Maryland woke up this week to discover that Wes Moore has unveiled a brand-new legislative map—fresh, bold, and apparently sponsored by every activist group that has ever owned a Che Guevara t-shirt.
According to the helpful mass text alerts lighting up phones across the state, this isn’t gerrymandering. No, no. This is “undoing the damage”—which in Maryland political dialect means re-drawing the lines until Democrats win harder than they already do.
The Map That Wouldn’t Stop Texting You
The rollout has been subtle. Marylanders learned about the new map the old-fashioned way: unsolicited SMS blasts urging them to pressure Bill Ferguson like it’s a Black Friday doorbuster for democracy.
“JUST GOT THIS TEXT,” activists say, as if the message didn’t arrive simultaneously on every phone from Hagerstown to Ocean City.
The pitch?
If you don’t pass this map right now, Donald Trump will personally burst through the Chesapeake Bay Bridge, redraw Anne Arundel County with a Sharpie, and declare Dundalk a federal crime scene.
Brought to You By: The Usual Suspects
Funding for this civic miracle comes from a totally normal coalition including:
- Stand Up America
- Indivisible Maryland
- Progressive Maryland
- Cat Ladies for America
- SEIU 500
- Vote Save America
- People’s Action
- Third Act Maryland
- And at least one group that sounds like a vegan punk band
If you squint, you can practically see the hammer and sickle watermarked behind the district lines.
Officials insist these groups are merely concerned citizens who coincidentally want one-party rule locked in tighter than an Annapolis cocktail party guest list.
“It’s Not Gerrymandering If We’re the Good Guys”

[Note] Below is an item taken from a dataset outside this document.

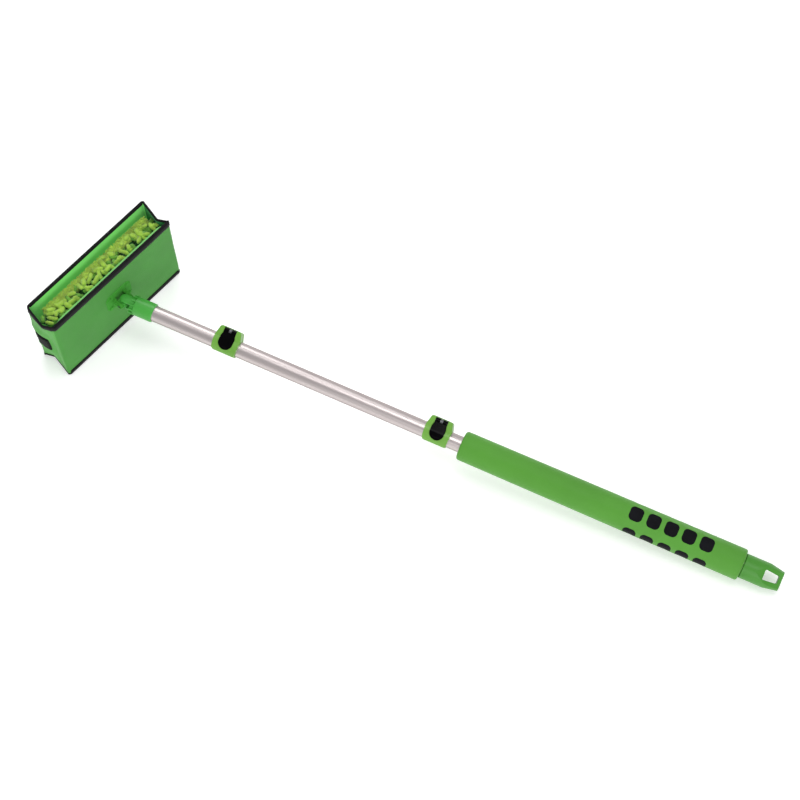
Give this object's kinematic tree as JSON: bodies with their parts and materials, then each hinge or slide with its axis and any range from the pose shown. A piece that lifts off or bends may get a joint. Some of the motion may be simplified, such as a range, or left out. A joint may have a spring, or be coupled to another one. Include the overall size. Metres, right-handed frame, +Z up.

The messaging is flawless:
Republican gerrymandering is an existential threat to democracy.
Democratic gerrymandering is healing, restorative, and trauma-informed.
This map doesn’t suppress voters—it re-centers them.
It doesn’t rig elections—it curates outcomes.
It doesn’t silence dissent—it reduces noise.
Under the Moore Doctrine, elections should be competitive only in the sense that a Harlem Globetrotters game is competitive.

Democracy, But Make It Mandatory
What really makes this effort special is the urgency. No hearings. No broad public debate. Just:
“Vote YES now or democracy dies.”
Classic confidence. If your plan can’t survive daylight, a few dozen activist SMS campaigns should do the trick.
Marylanders are told this is all about protecting democracy, right after being reminded that dissent is irresponsible, skepticism is dangerous, and opposition is basically collaboration.
Final Thought: Eat the Map, It’s Good for You
Gov. Moore’s new map isn’t being offered to Marylanders—it’s being force-fed, with a side of moral superiority and a garnish of activist cash.
And remember: if you don’t like it, that just proves the system is working.
After all, nothing says “fair representation” like a district map designed by people who already know the election results.
Maryland Democracy™
Now available by text message. Reply STOP to opt out of reality.